Yesterday was tiring and uplifting in the garden. The lawn hadn't been mowed in two weeks and Mark, my neighbor, just got his new lawn in. And is one of those people who picks up every leaf that falls. Sharp contrast to the people who used to rent the place. I hate to take part in competition, but there's nothing that quickens your game as much as someone who is excellent at what they do.
I finally ripped out two large lavender bushes and an enormous fortnight lilly that had taken over part of my front walk. I'd spend the last four years fighting them, continually cutting them back, only to have them return with a vengeance. Maybe taking over my own garden instead of having someone else do it for me has someone empowered me, because I ripped both out without much pity, then stood back and saw how good it looked. I stopped and tried to think why I was so concerned about ripping them out before. There is a great possibility they were part of my "If it's green, it stays" policy. We'd lost so many plants over the years, I was hesitant to clear something out that was actually doing well. No one likes a hole in a garden and what are the chances whatever you put there will do well? (The answer to that is 60/40.)

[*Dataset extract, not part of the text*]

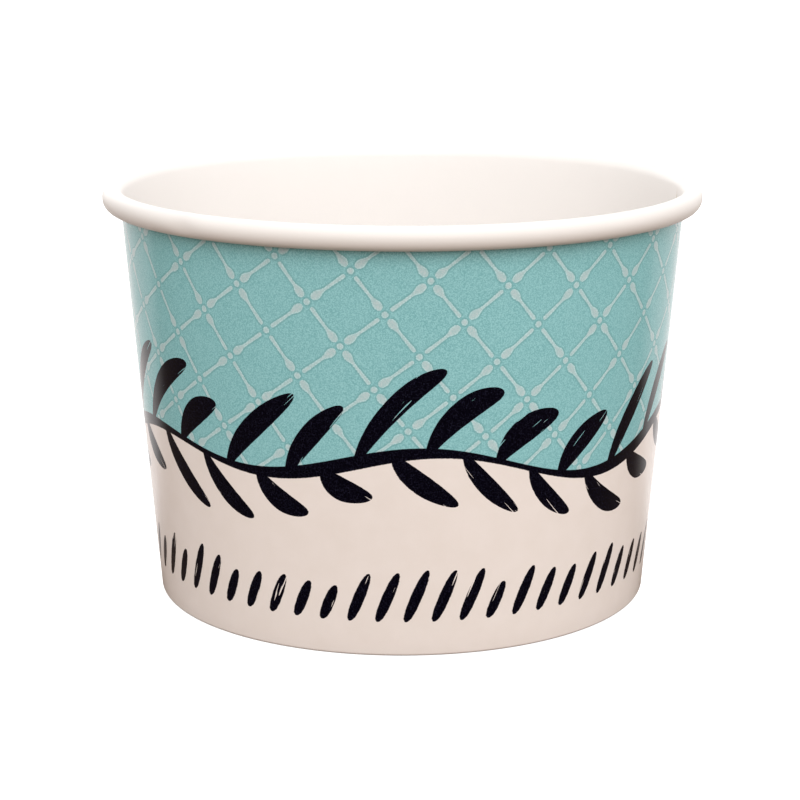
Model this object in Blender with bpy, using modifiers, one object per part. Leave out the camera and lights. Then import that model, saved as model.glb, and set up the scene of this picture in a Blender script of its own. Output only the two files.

I did, however, take the time to divide the fortnight lilly into 10 smaller plants and put them out back, which is something that still amazes me to no end.
The thing that always surprises me in regards to yard work, is where my interests lie. There is nothing so enjoyable as sitting down with a catalog and picking out new plants and nothing so disheartening as seeing those plants or seeds fail to grow, get eaten, or downright perish.
But with all the big work putting in walkways, clearing out brush, dividing perennials, nothing comes close to the act of solitude known as weeding. You can be amazed through all your other big actions in the garden, but I feel you can only enjoy God's presence or "the big picture" in the small act of getting your face ten inches from the soil and picking out a weed.
And yes, I don't think I did enough weeding yesterday.
As luck would have it, there's still time tonight.